— Material provided —
.....

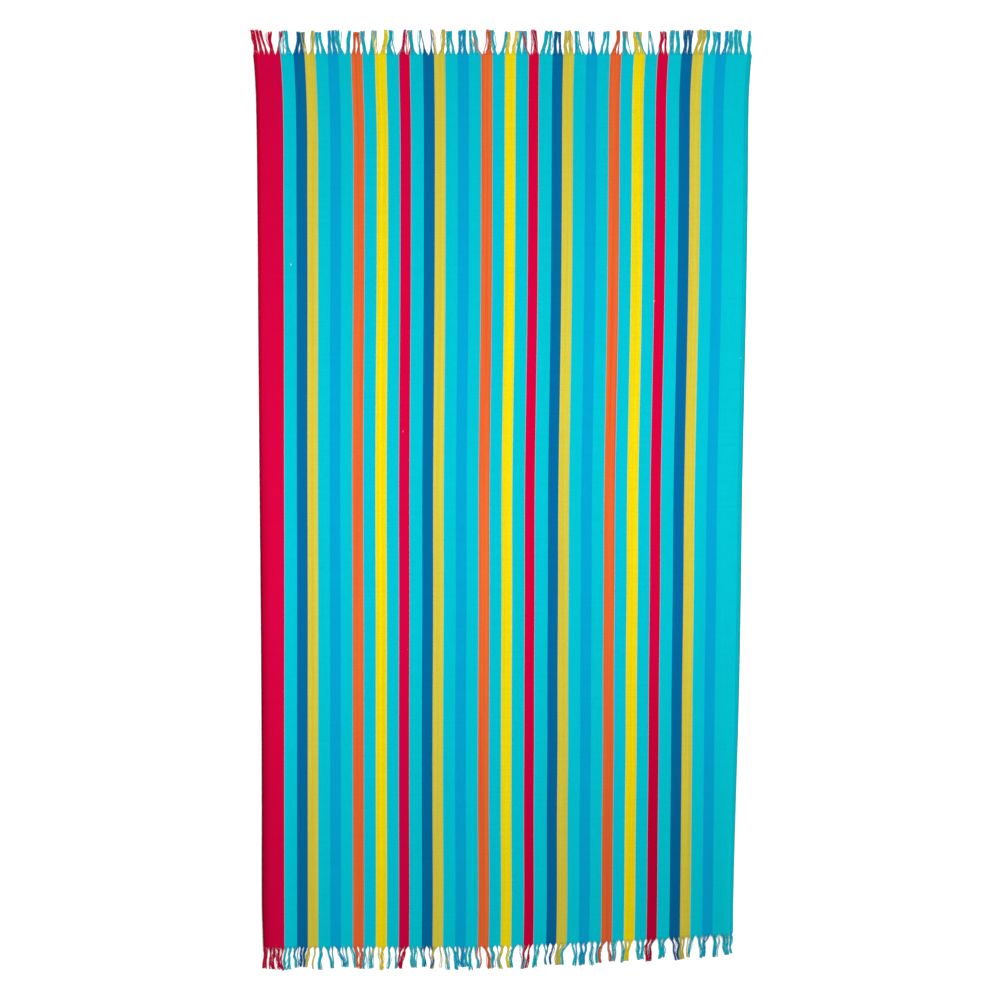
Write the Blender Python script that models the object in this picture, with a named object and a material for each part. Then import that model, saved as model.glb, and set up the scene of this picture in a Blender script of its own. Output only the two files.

.....

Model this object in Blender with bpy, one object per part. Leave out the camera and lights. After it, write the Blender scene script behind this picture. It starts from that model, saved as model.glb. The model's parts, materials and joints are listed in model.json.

.....

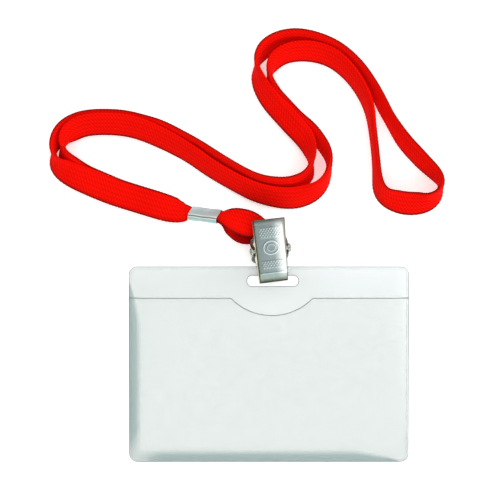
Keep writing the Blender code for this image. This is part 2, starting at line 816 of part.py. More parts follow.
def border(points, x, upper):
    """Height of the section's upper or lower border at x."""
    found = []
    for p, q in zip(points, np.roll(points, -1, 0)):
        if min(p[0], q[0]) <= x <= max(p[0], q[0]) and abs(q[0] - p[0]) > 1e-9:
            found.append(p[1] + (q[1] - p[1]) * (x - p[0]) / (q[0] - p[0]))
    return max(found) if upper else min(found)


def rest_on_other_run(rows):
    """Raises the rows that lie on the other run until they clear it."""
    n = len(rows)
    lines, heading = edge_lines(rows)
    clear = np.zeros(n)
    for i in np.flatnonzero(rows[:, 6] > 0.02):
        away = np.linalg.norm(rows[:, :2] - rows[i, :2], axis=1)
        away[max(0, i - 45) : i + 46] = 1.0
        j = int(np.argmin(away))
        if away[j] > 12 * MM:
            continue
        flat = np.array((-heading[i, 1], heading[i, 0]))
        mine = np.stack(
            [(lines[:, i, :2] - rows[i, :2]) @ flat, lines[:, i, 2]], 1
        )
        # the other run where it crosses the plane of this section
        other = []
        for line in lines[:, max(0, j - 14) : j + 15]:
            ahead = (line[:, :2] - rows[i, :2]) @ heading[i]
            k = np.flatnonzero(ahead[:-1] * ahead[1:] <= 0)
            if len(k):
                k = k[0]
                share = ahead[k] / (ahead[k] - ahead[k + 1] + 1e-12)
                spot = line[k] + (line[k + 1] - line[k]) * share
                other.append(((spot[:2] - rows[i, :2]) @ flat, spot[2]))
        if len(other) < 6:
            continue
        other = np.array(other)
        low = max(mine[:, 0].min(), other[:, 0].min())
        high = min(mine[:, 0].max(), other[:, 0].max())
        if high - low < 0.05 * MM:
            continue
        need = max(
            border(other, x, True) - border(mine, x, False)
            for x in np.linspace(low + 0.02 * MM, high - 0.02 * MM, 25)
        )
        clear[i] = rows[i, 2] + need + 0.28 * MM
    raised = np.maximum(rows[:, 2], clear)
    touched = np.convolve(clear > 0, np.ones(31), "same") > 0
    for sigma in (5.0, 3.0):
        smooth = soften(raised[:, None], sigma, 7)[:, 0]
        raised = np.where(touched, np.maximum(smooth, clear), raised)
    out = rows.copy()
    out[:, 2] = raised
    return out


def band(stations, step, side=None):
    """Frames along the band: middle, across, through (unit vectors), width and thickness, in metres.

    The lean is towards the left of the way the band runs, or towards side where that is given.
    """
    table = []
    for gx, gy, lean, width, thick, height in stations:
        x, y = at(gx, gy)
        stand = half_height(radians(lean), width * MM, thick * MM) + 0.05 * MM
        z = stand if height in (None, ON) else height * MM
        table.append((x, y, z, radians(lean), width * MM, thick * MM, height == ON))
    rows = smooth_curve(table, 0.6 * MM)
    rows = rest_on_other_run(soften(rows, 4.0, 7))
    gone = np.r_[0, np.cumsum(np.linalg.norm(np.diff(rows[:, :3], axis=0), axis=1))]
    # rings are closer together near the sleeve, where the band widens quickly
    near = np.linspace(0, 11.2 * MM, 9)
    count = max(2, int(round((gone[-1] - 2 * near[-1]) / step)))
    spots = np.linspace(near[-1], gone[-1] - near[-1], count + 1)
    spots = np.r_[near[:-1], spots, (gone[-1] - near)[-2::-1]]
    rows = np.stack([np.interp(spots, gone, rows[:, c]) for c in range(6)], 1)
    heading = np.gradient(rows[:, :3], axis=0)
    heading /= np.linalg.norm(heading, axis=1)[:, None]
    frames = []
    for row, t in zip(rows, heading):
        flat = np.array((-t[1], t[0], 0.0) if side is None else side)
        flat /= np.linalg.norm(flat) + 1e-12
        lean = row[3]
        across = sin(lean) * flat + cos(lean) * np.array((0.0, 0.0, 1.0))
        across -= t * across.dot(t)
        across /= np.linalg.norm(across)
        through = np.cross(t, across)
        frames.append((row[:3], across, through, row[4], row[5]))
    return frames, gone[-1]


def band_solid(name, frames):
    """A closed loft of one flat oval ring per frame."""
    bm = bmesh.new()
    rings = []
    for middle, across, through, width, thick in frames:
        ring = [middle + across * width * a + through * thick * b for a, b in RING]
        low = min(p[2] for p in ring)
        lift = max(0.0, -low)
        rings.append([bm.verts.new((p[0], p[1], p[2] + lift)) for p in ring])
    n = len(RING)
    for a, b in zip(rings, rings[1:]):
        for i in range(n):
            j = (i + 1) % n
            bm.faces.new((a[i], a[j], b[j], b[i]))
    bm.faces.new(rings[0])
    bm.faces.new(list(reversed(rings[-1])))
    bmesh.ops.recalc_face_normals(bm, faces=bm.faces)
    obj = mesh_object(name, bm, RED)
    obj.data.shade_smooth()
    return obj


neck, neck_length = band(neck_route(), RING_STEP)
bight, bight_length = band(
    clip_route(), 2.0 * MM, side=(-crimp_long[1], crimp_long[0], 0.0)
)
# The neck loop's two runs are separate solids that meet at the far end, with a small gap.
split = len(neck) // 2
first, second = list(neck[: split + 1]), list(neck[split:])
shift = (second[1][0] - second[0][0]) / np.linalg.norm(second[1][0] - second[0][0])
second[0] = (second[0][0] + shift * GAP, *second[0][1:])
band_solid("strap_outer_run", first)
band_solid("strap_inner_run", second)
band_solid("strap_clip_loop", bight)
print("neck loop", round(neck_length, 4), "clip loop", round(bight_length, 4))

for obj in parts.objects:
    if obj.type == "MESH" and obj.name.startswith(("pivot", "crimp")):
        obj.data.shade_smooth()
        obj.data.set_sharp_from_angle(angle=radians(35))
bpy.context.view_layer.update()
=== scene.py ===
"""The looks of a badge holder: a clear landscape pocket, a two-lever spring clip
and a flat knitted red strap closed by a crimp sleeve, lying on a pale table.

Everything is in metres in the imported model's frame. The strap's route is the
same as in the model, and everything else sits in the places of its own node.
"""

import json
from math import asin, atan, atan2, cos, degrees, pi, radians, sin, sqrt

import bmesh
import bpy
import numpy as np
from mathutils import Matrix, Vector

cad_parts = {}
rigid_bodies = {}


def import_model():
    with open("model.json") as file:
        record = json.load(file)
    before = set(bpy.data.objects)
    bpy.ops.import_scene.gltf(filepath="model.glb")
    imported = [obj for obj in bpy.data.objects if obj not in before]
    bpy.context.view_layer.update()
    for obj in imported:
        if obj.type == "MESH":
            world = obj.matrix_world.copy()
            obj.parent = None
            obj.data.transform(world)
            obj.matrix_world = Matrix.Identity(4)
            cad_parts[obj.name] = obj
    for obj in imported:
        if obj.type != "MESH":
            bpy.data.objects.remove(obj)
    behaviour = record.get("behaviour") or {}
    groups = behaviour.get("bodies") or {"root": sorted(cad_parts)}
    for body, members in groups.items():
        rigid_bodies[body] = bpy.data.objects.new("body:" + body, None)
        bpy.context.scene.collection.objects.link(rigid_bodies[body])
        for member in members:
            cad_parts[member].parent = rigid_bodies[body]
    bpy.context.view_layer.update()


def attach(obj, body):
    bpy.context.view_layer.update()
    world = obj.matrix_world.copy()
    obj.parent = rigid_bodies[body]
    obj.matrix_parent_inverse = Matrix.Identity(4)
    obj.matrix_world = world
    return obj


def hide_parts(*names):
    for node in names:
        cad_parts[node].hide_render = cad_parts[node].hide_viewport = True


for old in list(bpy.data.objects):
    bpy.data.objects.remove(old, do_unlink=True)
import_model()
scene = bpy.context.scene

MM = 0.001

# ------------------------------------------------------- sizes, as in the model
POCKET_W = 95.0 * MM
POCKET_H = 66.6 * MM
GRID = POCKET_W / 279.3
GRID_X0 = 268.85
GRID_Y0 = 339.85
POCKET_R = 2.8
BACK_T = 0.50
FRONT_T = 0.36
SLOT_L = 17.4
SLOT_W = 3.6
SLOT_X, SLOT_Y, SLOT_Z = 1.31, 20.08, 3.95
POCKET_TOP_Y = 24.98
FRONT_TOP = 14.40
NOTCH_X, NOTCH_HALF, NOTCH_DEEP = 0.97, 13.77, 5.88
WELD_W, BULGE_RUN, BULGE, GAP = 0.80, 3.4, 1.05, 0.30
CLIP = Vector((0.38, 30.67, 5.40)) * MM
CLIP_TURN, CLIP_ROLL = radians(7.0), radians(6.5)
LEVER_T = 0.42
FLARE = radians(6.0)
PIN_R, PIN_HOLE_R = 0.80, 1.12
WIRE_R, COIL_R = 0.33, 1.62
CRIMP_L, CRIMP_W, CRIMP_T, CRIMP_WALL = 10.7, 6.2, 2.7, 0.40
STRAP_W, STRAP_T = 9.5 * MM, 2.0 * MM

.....

— Given exercise —
Check every line for "picture" and show the ones that have it.

— Answer for the task —
Write the Blender Python script that models the object in this picture, with a named object and a material for each part. Then import that model, saved as model.glb, and set up the scene of this picture in a Blender script of its own. Output only the two files.
Model this object in Blender with bpy, one object per part. Leave out the camera and lights. After it, write the Blender scene script behind this picture. It starts from that model, saved as model.glb. The model's parts, materials and joints are listed in model.json.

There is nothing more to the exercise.